Effective diffusion coefficients of sodium nitrite and potassium nitrate in pork tissue

A. PINOTTI; N. GRAIVER; A. CALIFANO; N. ZARITZKY

Nueva Orleans, EE.UU

Congreso; Institute of Food Technologist (IFT). 2001 Annuel Meeting; 2001

Institute of Food Technologist (IFT). The society for food science and technology

Smoking, salting, and the addition of additives are diffusion applications that play important roles in meat processing. Curing process utilizes sodium chloride, sodium nitrite and potassium nitrate. The objectives of the work were to: a) determine the diffusion coefficient of NaNO2 and KNO3 in pork tissue (Longissimus dorsi) using brine solutions at 4°C and 20°C; b) establish the effect of NaCl on the diffusion coefficients; c) compare the diffusion coefficients obtained with those calculated by Stefan-Maxwell theory. Cylinders of meat were immersed in the solutions. The concentrations of nitrite and nitrate as a function of immersion time were determined using spectrophotometric techniques. Meat samples were observed by SEM (505, Philips). The unsteady state mathematical formulation was applied considering radial mass transfer. A computer program was used to calculate diffusion coefficients of the salts at different concentrations in the presence of NaCl. The diffusion coefficients were obtained fitting the theoretical curves to experimental data.
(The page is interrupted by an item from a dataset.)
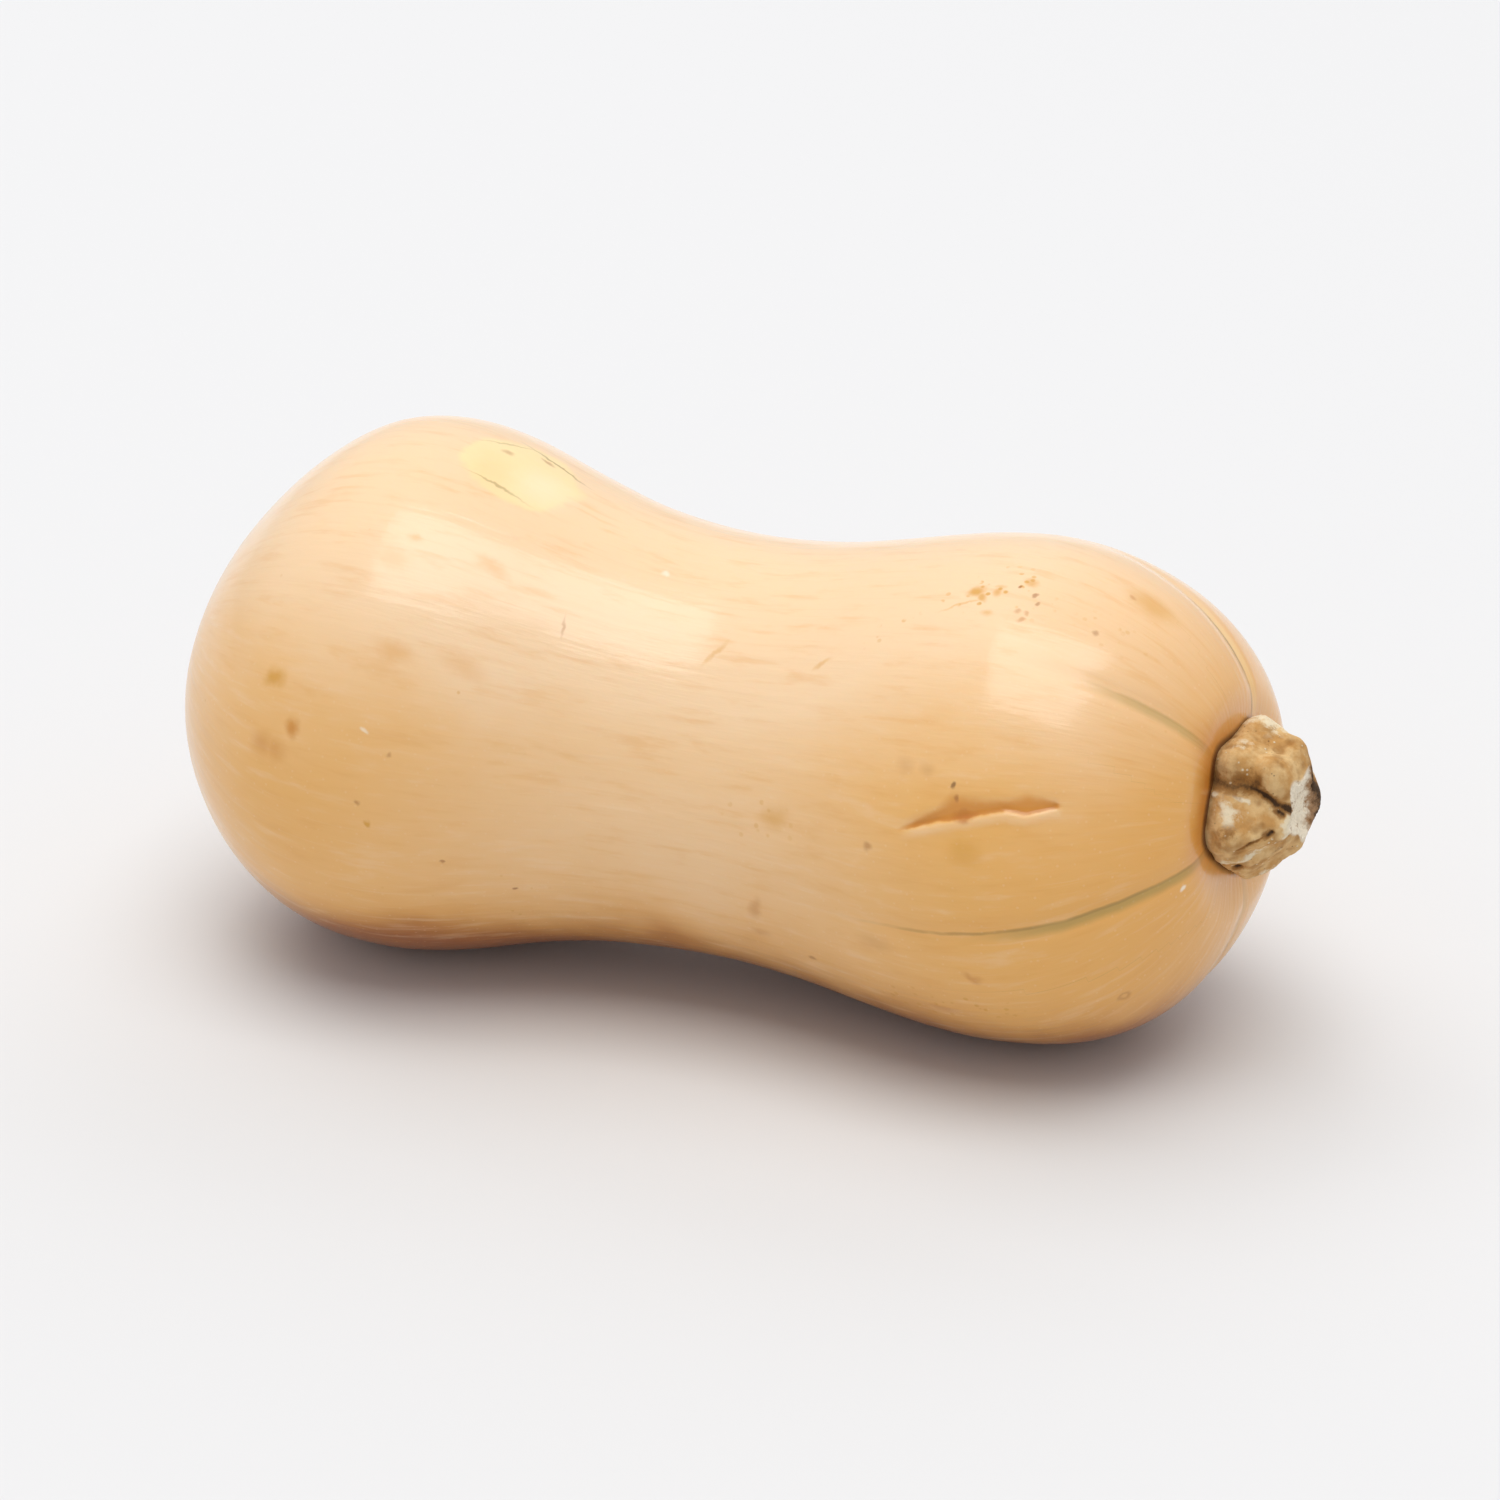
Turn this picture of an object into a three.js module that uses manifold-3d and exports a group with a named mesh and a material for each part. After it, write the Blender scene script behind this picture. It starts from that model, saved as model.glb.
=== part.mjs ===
// Butternut squash: the whole fruit with the short cut stump of its stem, lying on its side.
// Millimetres, +Z up. The long axis runs along X with the stem end at +X, and -Y is the front.
// The origin is the middle of the bottom of the part's box, on the surface that it rests on.
import * as THREE from 'three';
import { mergeVertices } from 'three/addons/utils/BufferGeometryUtils.js';
import Module from 'manifold-3d';

// Driving dimensions of the fruit
const FRUIT_LENGTH = 222.8; // from the blossom end to the stem end, before its hollows
const BULB_RADIUS = 56; // the seed end, the widest place
const WAIST_RADIUS = 42; // the slimmest place
const NECK_RADIUS = 51; // the solid end that carries the stem
const REST_LEVEL = -51.7; // the surface it rests on, below the core line's own zero
const BLOSSOM_HOLLOW = 2.4; // depth of the pucker at the blossom end
const BLOSSOM_HOLLOW_RADIUS = 9;
const BLOSSOM_BUTTON = 1.6; // height of the corky scar in the pucker
const BLOSSOM_BUTTON_RADIUS = 3.6;
const SEAT_HOLLOW = 3.2; // depth of the hollow that the stem sits in
const SEAT_INNER_RADIUS = 11;
const SEAT_OUTER_RADIUS = 25;
const GROOVE_DEPTH = 1.7;
const GROOVE_CREASE_WIDTH = 2.2;
const GROOVE_VALLEY_WIDTH = 9;
const GROOVE_TWIST = 0.02; // degrees that a groove turns for each millimetre along the fruit

// Driving dimensions of the stem
const STEM_HEIGHT = 11.4; // from the bottom of its hollow to the rough cut
const STEM_BASE_RADIUS = 15;
const STEM_CUT_RADIUS = 6.8;
const STEM_OFFSET = 1.2; // how far the stem's middle stands above the middle of the hollow
const STEM_ROOT = 2.6; // how far the stem's own shape runs on below the bottom of the hollow
const CUT_HOLLOW = 1.1; // depth of the pith hollow in the cut
const SEAM_GAP = 0.3; // clear gap between the stem and the fruit's skin

// Outline of the fruit, from the blossom end to the stem end: share of the length, radius.
// An even cubic B-spline follows these rows.
const OUTLINE = [
  [0, 0],
  [0, 0.305 * BULB_RADIUS],
  [0.045, 0.65 * BULB_RADIUS],
  [0.13, 0.972 * BULB_RADIUS],
  [0.25, BULB_RADIUS],
  [0.371, 1.07 * WAIST_RADIUS],
  [0.492, 0.994 * WAIST_RADIUS],
  [0.608, 1.048 * WAIST_RADIUS],
  [0.729, 0.994 * NECK_RADIUS],
  [0.841, 0.989 * NECK_RADIUS],
  [0.926, 0.808 * NECK_RADIUS],
  [0.984, 0.472 * NECK_RADIUS],
  [1, 0],
];

// The bent core line that carries the rings, at even steps along the length, with one row
// beyond each end: sideways (+Y is the back) and up. An even cubic B-spline follows it too.
const CORE_LINE = [
  [-1.2, 21.5],
  [-0.6, 8.2],
  [2.2, 3],
  [6.4, -0.7],
  [10, -3.6],
  [11.6, -3.6],
  [9.4, -1.9],
  [5.1, 7],
  [-2, 2.5],
];

// Grooves round the shoulder, which run from the stem along the neck and fade away.
// Angles are those at the stem end, from the front (0) over the top (90).
const GROOVES = [
  { angle: -90, reach: 60 },
  { angle: -10, reach: 95 },
  { angle: 54, reach: 42 },
  { angle: 114, reach: 50 },
  { angle: 191, reach: 70 },
];

// Stem outline, from its root to the rim of the cut: height above the seat, radius
const STEM_OUTLINE = [
  [-STEM_ROOT, STEM_BASE_RADIUS - 1],
  [-1, STEM_BASE_RADIUS],
  [1, STEM_BASE_RADIUS],
  [3, 0.94 * STEM_BASE_RADIUS],
  [4.8, 0.86 * STEM_BASE_RADIUS],
  [6.6, 0.79 * STEM_BASE_RADIUS],
  [8.2, 0.74 * STEM_BASE_RADIUS],
  [9.6, 0.67 * STEM_BASE_RADIUS],
  [10.7, 0.57 * STEM_BASE_RADIUS],
  [STEM_HEIGHT, STEM_CUT_RADIUS],
];
const STEM_RIDGE_HEIGHT = 1.1; // each ridge stands in line with a groove of the fruit
const STEM_RIDGE_WIDTH = 17; // degrees
const STEM_VALLEY_DEPTH = 0.9;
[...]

The effective diffusion coefficients for NaNO2 at 4ºC were: 3.8x10-9 (NaNO2 3 g/l), 4x10-9 (NaNO2 3 g/l + NaCl 10 g/l) and 5.1x10-9 m2/s (NaNO2 3 g/l + NaCl 140 g/l). The corresponding values at 20ºC were: 4.1x10-9, 5.6x10-9 and 8.5x10-9 m2/s. The effective diffusion coefficients for KNO3 at 4ºC were: 4.1x10-9 (KNO3 2.5 g/l), 4x10-9 (KNO3 2.5 g/l + NaCl 10 g/l) and 8.8x10-9 m2/s (KNO3 2.5 g/l + NaCl 140 g/l) and at 20ºC: 4.0x10-9, 4.5x10-9 and 9.5x10-9 m2/s, respectively. The water content in the tissue ranged between 72 and 74 %. An increase of the curing salt diffusivities in the tissue was observed when the diffusion occurred at high NaCl concentrations. This fact could not be explained by the Maxwell-Stefan theory that considers the diffusivity of the ionic species in multicomponent solutions. However, penetration of high NaCl concentration in a tissue affect the cellular structure leading to higher diffusion coefficients. The induced changes, as shown by the micrographs, could explain the rise in the diffusion coefficients of NaNO2 and KNO3 in the presence of NaCl.